I would encourage you to make sure that any new machines on which you plan to run Windows have at least four gigabytes of RAM, and more is better.
RAM is cheap, and over time, Windows and the applications you’ve installed are only going to get larger. What was a reasonable configuration a few years ago is likely to get stressed by updates, new tools, and new applications.
It’s about what you do
How much RAM is appropriate depends on what you do with your machine.
If all you do is download pictures, then what you have might still be enough: downloading and printing pictures is not a particularly memory-intensive task.
But I’m betting you do a lot more with your computer than just download pictures. You probably surf the web, use email, and perhaps even write documents. If you’ve got Microsoft Office installed and you use it regularly, for example, then two gigabytes isn’t enough.
If after downloading those pictures you then fire up an image-editing program to crop, tweak or otherwise adjust them, it’s almost certain that what you have isn’t enough, since image-editing programs often use a lot of resources, particularly RAM.

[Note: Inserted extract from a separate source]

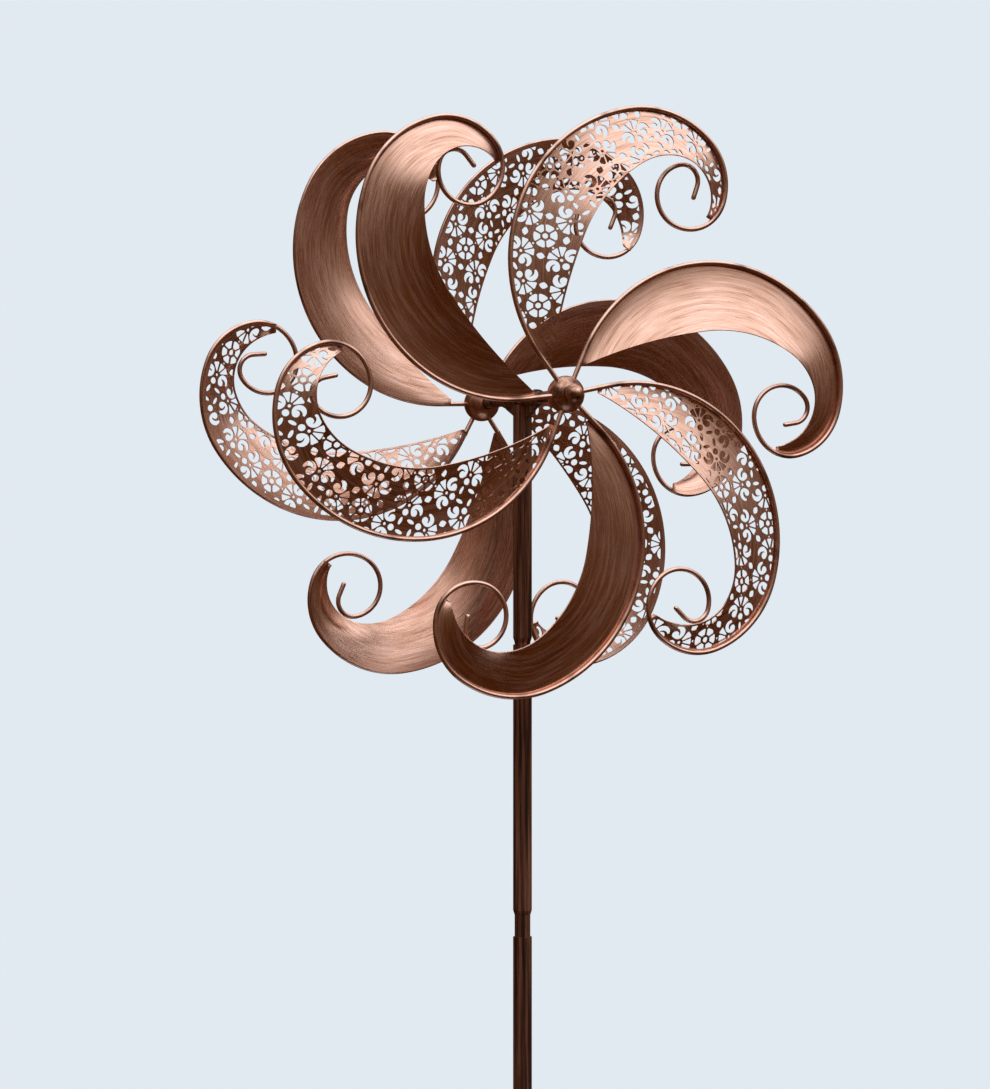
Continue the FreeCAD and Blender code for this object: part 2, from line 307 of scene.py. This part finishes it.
def solid_blade_form(sheet):
    """The plain sheet: points, normals, flow and faces."""
    columns = sheet.columns
    faces = []
    for i in range(sheet.rows - 1):
        for j in range(columns - 1):
            a = i * columns + j
            faces.append((a, a + 1, a + columns + 1, a + columns))
    middle = [p for row in sheet.points for p in row]
    normals = [n for row in sheet.normals for n in row]
    flow = [f for row in sheet.flow for f in row]
    return middle, normals, flow, faces


# ---------------------------------------------------------------- lace


def turned(points, degrees, centre=(0.0, 0.0)):
    """Flat points turned about the origin, then moved to centre."""
    c = math.cos(math.radians(degrees))
    s = math.sin(math.radians(degrees))
    return [Vector((centre[0] + p[0] * c - p[1] * s, centre[1] + p[0] * s + p[1] * c)) for p in points]


def arc(radius, start, end, count, centre=(0.0, 0.0)):
    """Points on an arc, angles in degrees, both ends included."""
    made = []
    for i in range(count + 1):
        a = math.radians(start + (end - start) * i / count)
        made.append((centre[0] + radius * math.cos(a), centre[1] + radius * math.sin(a)))
    return made


def disc(radius, count, centre=(0.0, 0.0)):
    """Points round a circle."""
    return arc(radius, 0, 360 - 360 / count, count - 1, centre)


def oval(length, width, count):
    """Points round an ellipse about the origin."""
    return [(x * length / 2, y * width / 2) for x, y in disc(1.0, count)]


def petal(inner, outer, half_angle, spoke):
    """A wedge along +x between two radii, narrowed on each side by half a spoke, with round outer corners."""
    a = math.radians(half_angle)

    def side(r):
        return max(r * math.tan(a) - spoke / 2 / math.cos(a), 0.0004)

    edge = outer * math.cos(a)
    soft = 0.25 * side(edge)
    lower = [
        (inner, -side(inner)), (edge - 1.6 * soft, -side(edge - 1.6 * soft)),
        (edge - 0.2 * soft, -side(edge) + 0.15 * soft), (edge + 0.9 * soft, -side(edge) + 1.2 * soft),
    ]
    return lower + [(outer, 0.0)] + [(x, -y) for x, y in reversed(lower)]


def flower():
    """Six petals round a small hole."""
    holes = [disc(FLOWER_EYE_R, 10)]
    for i in range(PETALS):
        holes.append(turned(petal(PETAL_FROM, FLOWER_R, 180 / PETALS, SPOKE), 360 / PETALS * i))
    return holes


def scroll(hand):
    """A fat hook that curls round a bulb, at its place beside the palmette's centre; hand is 1 or -1."""
    points = arc(SCROLL_R, 97, 330, 15)
    points += arc(0.0035, -35, 222, 11, (0.0033, -0.0004))
    points += arc(0.0049, 233, 128, 6, (0.0032, 0.0010))
    return [(p.x, p.y * hand) for p in turned(points, -24, SCROLL_AT)]


def palmette():
    """A fan of three petals along -x about a small hole, a scroll on each side and a drop behind."""
    holes = [disc(PALMETTE_EYE_R, 8)]
    for angle, reach in FAN:
        holes.append(turned(petal(FAN_FROM, reach, FAN_HALF, FAN_SPOKE), 180 + angle))
    holes += [scroll(1), scroll(-1)]
    holes.append(disc(DROP_R, 10, (DROP_AT, 0.0)))
    return holes


def diamond():
    """A rounded lozenge, wider across than along +x."""
    unit = []
    for x, y in disc(1.0, 4):
        unit.append((x, y))
        unit.append((DIAMOND_ROUND * (x - y), DIAMOND_ROUND * (x + y)))
    return [(DIAMOND_SIZE[0] * x, DIAMOND_SIZE[1] * y) for x, y in unit]


def motif():
    """Every hole that goes with one flower, in the motif's axes."""
    holes = flower()
    cell = ((FLOWER_STEP[0] - FLOWER_STEP[1]) / 2, (FLOWER_STEP[1] + FLOWER_STEP[0]) / 2)
    for i in range(4):
        for hole in palmette():
            holes.append(turned(turned(hole, 0, (PALMETTE_AT, 0.0)), 90 * i))
        holes.append(turned(turned(diamond(), 0, (DIAMOND_AT, 0.0)), 90 * i + 45))
        holes.append(turned(disc(DOT_R, 6, (DOT_AT, 0.0)), 90 * i))
        leaf = turned(oval(*LEAF_SIZE, 10), LEAF_TURN, (LEAF_AT, 0.0))
        holes.append(turned(leaf, 90 * i - LEAF_TURN, cell))
    return holes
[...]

And if you download photos, check email, surf the web, write documents, and tweak photos all at the same time (leaving all those programs open and running at once), then it’s clear you want more RAM.
Preparing for the future
The limiting factor you need to check before you consider adding more RAM, particularly in older machines, is how much RAM your PC can handle. The maximum amount of RAM you can add to a computer is a physical limitation of the computer’s motherboard.

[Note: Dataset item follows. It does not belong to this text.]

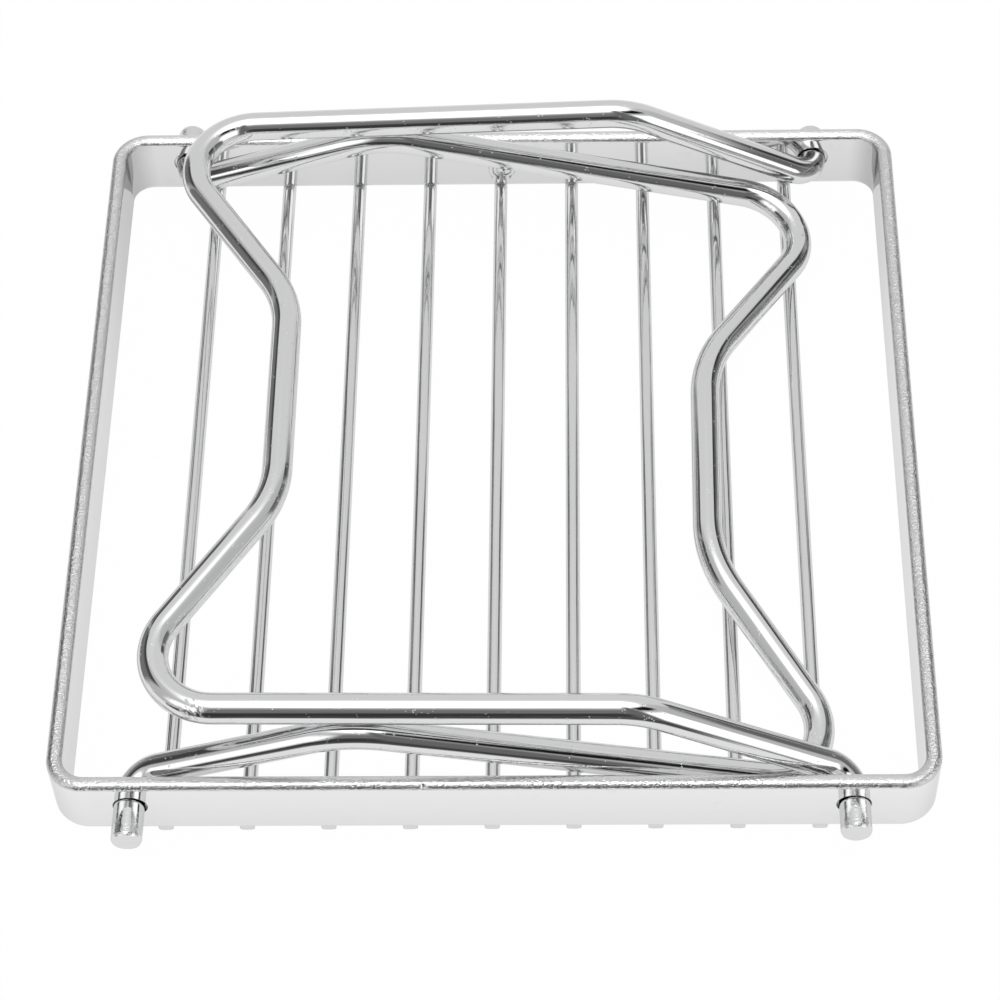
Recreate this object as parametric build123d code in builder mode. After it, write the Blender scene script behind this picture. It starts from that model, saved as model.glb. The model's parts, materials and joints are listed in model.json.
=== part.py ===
from build123d import *

import math
import os

# A folding wire rack. A square band of flat steel stands on edge, nine straight wires are welded
# under it as a grid, and two bent rods hinge in holes through the band as legs. Folded, the lower
# leg lies down to the grid and the upper leg lies on the lower leg's bends.
# X runs across the wires, Y along them and Z up. The origin is the middle of the footprint, at the
# height of the surface that the wires rest on. The lower leg's ends stand out further in front than
# behind, so the band's own middle lies a little behind the origin.

# The band.
band_length = 170.8  # over the outside, along X
band_depth = 167.2  # over the outside, along Y
band_height = 15.2
band_thickness = 3.1
band_corner_radius = 7.5  # outside
band_edge_radius = 1.2  # rounding of the strip's long edges

# The grid.
wire_diameter = 2.9
wire_count = 9
wire_margin = 22.2  # from the band's outside to the first and the last wire, on average, along X
grid_shift = -0.4  # middle of the grid from the middle of the band, along X
wire_setback = 0.8  # wire end in from the band's outer face
wire_bed = 0.6  # how far each wire is let into the band's lower edge
weld_clearance = 0.02

# The hinges.
rod_diameter = 6.0
pivot_inset = 16.4  # from the band's outside to the middle of the hole, on average, along X
pivot_shift = -0.35  # middle of the two hinges from the middle of the band, along X
pivot_height = 8.6  # middle of the hole above the band's lower edge
pivot_clearance = 0.5  # hole wall to rod, all round
pin_play = 0.2  # what is left of it under the rod, which hangs low in its hole
lower_front_end = 7.6  # lower leg's free end beyond the band's outer face
lower_back_end = 5.8
upper_front_end = 6.2
upper_back_end = 4.2
pin_chamfer = 0.35

# The legs, by their centre lines.
leg_shift = -0.5  # middle of the legs from the middle of the band, along Y, from their end play
arm_gap = 1.8  # band's inner face to the arm at the hinge, on average
root_radius = 5.7
foot_radius = 12.4
waist_half_width = 25.0
waist_setback = 31.9  # how far the foot's middle is drawn back towards the hinge
foot_gap = 0.15  # lower leg's foot to the grid
rest_gap = 0.2  # upper leg's arms to the lower leg's bends

upper_bend_reach = 40.75  # from the hinge to the bend, along X
upper_bend_rise = 21.7
upper_bend_radius = 18.0
upper_foot_margin = 21.3  # from the band's outside to the far side of the foot, along X
upper_toe_in = 2.6  # how far the arms draw in from the hinge to the foot
upper_waist_radius = 23.4
upper_skew = 0.0

lower_bend_reach = 42.75
lower_bend_rise = 15.5
lower_bend_radius = 26.0
lower_foot_overhang = 1.05  # far side of the foot beyond the last wire, along X
lower_toe_in = 1.65
lower_waist_radius = 29.0
lower_skew = 0.65  # degrees that the leg stands askew in plan, from the play in its holes

rod_radius = rod_diameter / 2
wire_radius = wire_diameter / 2
band_base = wire_diameter - wire_bed
inner_length = band_length - 2 * band_thickness
inner_depth = band_depth - 2 * band_thickness
inner_corner_radius = band_corner_radius - band_thickness
wire_length = band_depth - 2 * wire_setback
wire_pitch = (band_length - 2 * wire_margin) / (wire_count - 1)
pivot_x = band_length / 2 - pivot_inset
hole_z = band_base + pivot_height
hole_radius = rod_radius + pivot_clearance
hinge_z = hole_z - pivot_clearance + pin_play
middle_y = (lower_front_end - lower_back_end) / 2
leg_y = middle_y + leg_shift
root_y = inner_depth / 2 - arm_gap - rod_radius


def leg_points(side, ends, reach, rise, foot_reach, toe_in, fall, skew):
    """Corner points of one rod, hinged on the given side of the rack and lying towards the other.

    ends are how far it stands out behind and in front. reach and rise lead from the hinge to the
    bend, and foot_reach from the bend to the far side of the foot. fall is the slope of the arms
    beyond their bends and skew turns all but the pins in plan, both in radians.
    """
    # The foot's corners are rounded, so its far side stays short of where its lines meet.
    foot_y = root_y - toe_in
    foot_turn = math.pi - math.atan2(foot_y - waist_half_width, waist_setback)
    corner_run = foot_reach + foot_radius * (math.tan(foot_turn / 2) - 1)
    waist_run = corner_run - waist_setback
    bend_y = root_y - toe_in * reach / (reach + corner_run)
    hinge_x = side * pivot_x + pivot_shift

    def place(distance, y, height):
        across = distance * math.cos(skew) - y * math.sin(skew)
        along = distance * math.sin(skew) + y * math.cos(skew)
        return hinge_x - side * across, leg_y + along, hinge_z + height

    points = []
    for end, projection in ((1, ends[0]), (-1, ends[1])):
        half = [
            (hinge_x, middle_y + end * (band_depth / 2 + projection), hinge_z),
            (hinge_x, leg_y + end * root_y, hinge_z),
            place(reach, end * bend_y, rise),
            place(reach + corner_run * math.cos(fall), end * foot_y, rise - corner_run * math.sin(fall)),
            place(
                reach + waist_run * math.cos(fall),
                end * waist_half_width,
                rise - waist_run * math.sin(fall),
            ),
        ]
        points += half[::end]
    return points


def leg_radii(bend_radius, waist_radius):
    half = [root_radius, bend_radius, foot_radius, waist_radius]
    return half + half[::-1]


# The lower leg's foot lies on the wires, which gives the slope of its arms.
last_wire_x = grid_shift + wire_pitch * (wire_count - 1) / 2
lower_bend_x = pivot_shift - pivot_x + lower_bend_reach
lower_foot_run = last_wire_x + lower_foot_overhang - lower_bend_x
lower_foot_drop = hinge_z + lower_bend_rise - wire_diameter - foot_gap - rod_radius
lower_fall = math.atan2(lower_foot_drop, lower_foot_run)
lower_foot_reach = math.hypot(lower_foot_run, lower_foot_drop)

# The upper leg's arms lie on the lower leg's bends, at a tangent to the bend's arc.
lower_climb = math.atan2(lower_bend_rise, lower_bend_reach)
arc_offset = lower_bend_radius / math.cos((lower_climb + lower_fall) / 2)
arc_lean = (lower_climb - lower_fall) / 2
arc_x = lower_bend_x + arc_offset * math.sin(arc_lean)
arc_z = hinge_z + lower_bend_rise - arc_offset * math.cos(arc_lean)
upper_bend_x = pivot_shift + pivot_x - upper_bend_reach
upper_bend_z = hinge_z + upper_bend_rise
arc_distance = math.hypot(upper_bend_x - arc_x, upper_bend_z - arc_z)
arc_bearing = math.atan2(upper_bend_z - arc_z, upper_bend_x - arc_x)
upper_fall = arc_bearing - math.asin((lower_bend_radius + rod_diameter + rest_gap) / arc_distance)
upper_foot_run = upper_bend_x + band_length / 2 - upper_foot_margin
upper_foot_reach = upper_foot_run / math.cos(upper_fall)

with BuildPart() as band:
    with BuildSketch(Plane.XY.offset(band_base)):
        with Locations((0, middle_y)):
            RectangleRounded(band_length, band_depth, band_corner_radius)
            RectangleRounded(inner_length, inner_depth, inner_corner_radius, mode=Mode.SUBTRACT)
    extrude(amount=band_height)
    fillet(band.edges().group_by(Axis.Z)[-1] + band.edges().group_by(Axis.Z)[0], band_edge_radius)
    # Shallow beds for the wires, across the lower edge.
    with BuildSketch(Plane.XZ.offset(-band_depth / 2 - middle_y)):
        with Locations((grid_shift, wire_radius)):
            with GridLocations(wire_pitch, 0, wire_count, 1):
                Circle(wire_radius + weld_clearance)
    extrude(amount=band_depth, mode=Mode.SUBTRACT)
    # Hinge holes, straight through the front and the back.
    with BuildSketch(Plane.XZ.offset(-band_depth / 2 - middle_y)):
        with Locations((pivot_shift - pivot_x, hole_z), (pivot_shift + pivot_x, hole_z)):
            Circle(hole_radius)
    extrude(amount=band_depth, mode=Mode.SUBTRACT)
band.part.label = "band"

grid_wires = []
for number in range(1, wire_count + 1):
    wire_x = grid_shift + (number - (wire_count + 1) / 2) * wire_pitch
    with BuildPart() as grid_wire:
        with BuildSketch(Plane.XZ.offset(-wire_length / 2 - middle_y)):
            with Locations((wire_x, wire_radius)):
                Circle(wire_radius)
        extrude(amount=wire_length)
    grid_wire.part.label = f"grid_wire_{number}"
    grid_wires.append(grid_wire.part)

with BuildPart() as upper_leg:
    with BuildLine() as upper_path:
        FilletPolyline(
            *leg_points(
                1,
                (upper_back_end, upper_front_end),
                upper_bend_reach,
                upper_bend_rise,
                upper_foot_reach,
                upper_toe_in,
                upper_fall,
                math.radians(upper_skew),
            ),
            radius=leg_radii(upper_bend_radius, upper_waist_radius),
        )
    with BuildSketch(Plane(origin=upper_path.line @ 0, z_dir=upper_path.line % 0)):
        Circle(rod_radius)
    sweep()
    chamfer(upper_leg.faces().sort_by(Axis.Y)[0].edges(), pin_chamfer)
    chamfer(upper_leg.faces().sort_by(Axis.Y)[-1].edges(), pin_chamfer)
upper_leg.part.label = "upper_leg"

with BuildPart() as lower_leg:
    with BuildLine() as lower_path:
        FilletPolyline(
            *leg_points(
                -1,
                (lower_back_end, lower_front_end),
                lower_bend_reach,
                lower_bend_rise,
                lower_foot_reach,
                lower_toe_in,
                lower_fall,
                math.radians(-lower_skew),
            ),
            radius=leg_radii(lower_bend_radius, lower_waist_radius),
        )
    with BuildSketch(Plane(origin=lower_path.line @ 0, z_dir=lower_path.line % 0)):
        Circle(rod_radius)
    sweep()
    chamfer(lower_leg.faces().sort_by(Axis.Y)[0].edges(), pin_chamfer)
    chamfer(lower_leg.faces().sort_by(Axis.Y)[-1].edges(), pin_chamfer)
lower_leg.part.label = "lower_leg"

os.makedirs("parts", exist_ok=True)
for piece in [band.part, *grid_wires, upper_leg.part, lower_leg.part]:
    export_step(piece, f"parts/{piece.label}.step")

print(f"hinge height {hinge_z:.3f}, hinges at X {pivot_shift - pivot_x:.3f} and {pivot_shift + pivot_x:.3f}")
print(f"slopes: upper {math.degrees(upper_fall):.2f}, lower {math.degrees(lower_fall):.2f} degrees")
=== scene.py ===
import bpy
import bmesh
import json
from math import asin, atan2, ceil, cos, hypot, pi, radians, sin, tan
from mathutils import Matrix, Vector, noise


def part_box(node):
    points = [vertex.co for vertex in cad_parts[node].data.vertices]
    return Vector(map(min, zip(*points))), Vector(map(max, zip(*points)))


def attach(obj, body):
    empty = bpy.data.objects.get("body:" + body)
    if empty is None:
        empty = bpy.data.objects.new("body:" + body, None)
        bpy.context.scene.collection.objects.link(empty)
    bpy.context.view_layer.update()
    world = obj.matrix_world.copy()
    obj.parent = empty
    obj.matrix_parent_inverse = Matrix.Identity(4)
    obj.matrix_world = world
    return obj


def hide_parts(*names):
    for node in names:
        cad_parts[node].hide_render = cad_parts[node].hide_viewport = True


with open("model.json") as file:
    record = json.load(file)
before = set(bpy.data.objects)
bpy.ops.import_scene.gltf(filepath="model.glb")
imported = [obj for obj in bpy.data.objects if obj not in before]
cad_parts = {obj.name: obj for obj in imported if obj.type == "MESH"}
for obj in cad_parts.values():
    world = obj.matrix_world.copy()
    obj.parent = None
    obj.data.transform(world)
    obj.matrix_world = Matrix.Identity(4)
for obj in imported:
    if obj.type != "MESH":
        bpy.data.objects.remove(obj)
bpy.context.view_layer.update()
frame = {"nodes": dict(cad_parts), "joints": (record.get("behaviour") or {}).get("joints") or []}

mm = 0.001
scene = bpy.context.scene
print("frame loaded:", len(frame["nodes"]), "nodes")


def addObject(name, data):
    thing = bpy.data.objects.new(name, data)
    scene.collection.objects.link(thing)
    return thing


# shorthand for building node trees
def addNode(tree, kind, inputs=None, **settings):
    node = tree.nodes.new(kind)
    for key, value in settings.items():
        setattr(node, key, value)
    for key, value in (inputs or {}).items():
        socket = node.inputs[key]
        if isinstance(value, bpy.types.NodeSocket):
            tree.links.new(value, socket)
        else:
            socket.default_value = value
    return node


def mathNode(tree, operation, *values):
    inputs = dict(enumerate(values))
    return addNode(tree, "ShaderNodeMath", inputs, operation=operation).outputs[0]


def vectorNode(tree, operation, first, second):
    inputs = {0: first, 1: second}
    return addNode(tree, "ShaderNodeVectorMath", inputs, operation=operation).outputs["Value"]


def ramp(tree, value, fromLow, fromHigh, toLow=0.0, toHigh=1.0, smooth=True):
    node = addNode(tree, "ShaderNodeMapRange", {
        "Value": value,
        "From Min": fromLow,
        "From Max": fromHigh,
        "To Min": toLow,
        "To Max": toHigh,
    })
    node.interpolation_type = "SMOOTHSTEP" if smooth else "LINEAR"
    return node.outputs["Result"]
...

When buying a new machine, make sure the machine can handle more RAM than you need today. For example, when I purchased my most recent desktop, I ordered it with 64 gigabytes of RAM (my needs are above average ). But I also made sure that when the time comes that 64 gigs aren’t enough, I can add more. My computer can support a total of 128 gigabytes of RAM.

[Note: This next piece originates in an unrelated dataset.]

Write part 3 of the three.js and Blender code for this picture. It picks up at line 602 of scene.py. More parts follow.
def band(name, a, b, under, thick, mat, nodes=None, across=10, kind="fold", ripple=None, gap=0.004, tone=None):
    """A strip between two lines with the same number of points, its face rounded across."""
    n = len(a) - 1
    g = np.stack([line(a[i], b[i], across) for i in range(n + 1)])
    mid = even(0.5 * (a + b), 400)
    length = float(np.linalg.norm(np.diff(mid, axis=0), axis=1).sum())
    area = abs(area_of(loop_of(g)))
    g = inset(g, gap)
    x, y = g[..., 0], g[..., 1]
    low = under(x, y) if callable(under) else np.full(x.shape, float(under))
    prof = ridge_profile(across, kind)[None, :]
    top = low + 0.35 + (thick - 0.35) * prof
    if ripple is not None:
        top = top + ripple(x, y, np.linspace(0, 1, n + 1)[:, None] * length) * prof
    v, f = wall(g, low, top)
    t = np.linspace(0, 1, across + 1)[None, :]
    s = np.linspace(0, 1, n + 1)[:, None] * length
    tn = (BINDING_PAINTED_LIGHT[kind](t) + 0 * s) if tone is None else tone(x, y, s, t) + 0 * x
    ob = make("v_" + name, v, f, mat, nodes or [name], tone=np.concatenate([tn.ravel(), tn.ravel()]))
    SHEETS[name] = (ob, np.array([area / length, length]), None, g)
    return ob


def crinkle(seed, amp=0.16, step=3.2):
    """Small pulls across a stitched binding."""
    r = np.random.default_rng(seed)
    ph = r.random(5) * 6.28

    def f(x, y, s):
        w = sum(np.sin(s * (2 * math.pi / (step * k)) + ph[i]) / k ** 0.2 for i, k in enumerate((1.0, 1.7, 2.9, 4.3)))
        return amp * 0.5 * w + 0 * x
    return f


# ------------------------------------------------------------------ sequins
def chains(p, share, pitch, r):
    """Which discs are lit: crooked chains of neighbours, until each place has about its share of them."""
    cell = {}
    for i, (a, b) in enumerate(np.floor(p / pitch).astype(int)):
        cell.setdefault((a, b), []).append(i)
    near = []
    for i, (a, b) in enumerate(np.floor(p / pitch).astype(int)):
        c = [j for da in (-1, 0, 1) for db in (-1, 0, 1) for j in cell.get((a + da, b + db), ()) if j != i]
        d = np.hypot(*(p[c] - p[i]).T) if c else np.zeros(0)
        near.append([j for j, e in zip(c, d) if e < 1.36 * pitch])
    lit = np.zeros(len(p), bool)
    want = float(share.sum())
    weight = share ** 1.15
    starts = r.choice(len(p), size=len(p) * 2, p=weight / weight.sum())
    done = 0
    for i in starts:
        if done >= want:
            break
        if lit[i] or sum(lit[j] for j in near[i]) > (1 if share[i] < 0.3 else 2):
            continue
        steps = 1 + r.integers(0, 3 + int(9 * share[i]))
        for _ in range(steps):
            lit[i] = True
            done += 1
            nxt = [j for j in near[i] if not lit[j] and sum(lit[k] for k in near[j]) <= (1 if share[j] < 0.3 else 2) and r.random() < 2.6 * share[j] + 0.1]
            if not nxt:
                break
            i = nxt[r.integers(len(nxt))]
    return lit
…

In your shoes, I wouldn’t hesitate to add RAM if your machine supports it. If you plan to keep that machine for any length of time, I’d upgrade the RAM to the maximum supported by the motherboard. It’s not only a cost-effective way of improving performance, but it’s also a cost-effective way of lengthening your computer’s useful life.
A different upgrade
One of the upgrades not related to RAM that’s become popular in recent years is the SSD, or Solid State Drive. Chances are if your computer is running an older, traditional, spinning-platter hard disk, you’ll notice an immediate performance improvement if you replace that with an SSD. Windows will boot faster, and your files will copy faster.
It might be worth considering.
There’s certainly a great temptation to upgrade, to get the latest and greatest, to see if things can be faster or better than they are. But… if it ain’t broke, why fix it? You didn’t say you were experiencing any problems, so even though RAM upgrades are simple and inexpensive, if there’s no real reason, why bother with the expense or risk?
On the other hand, if things are slow or if you see a problem, adding RAM or an SSD is a reasonable first step.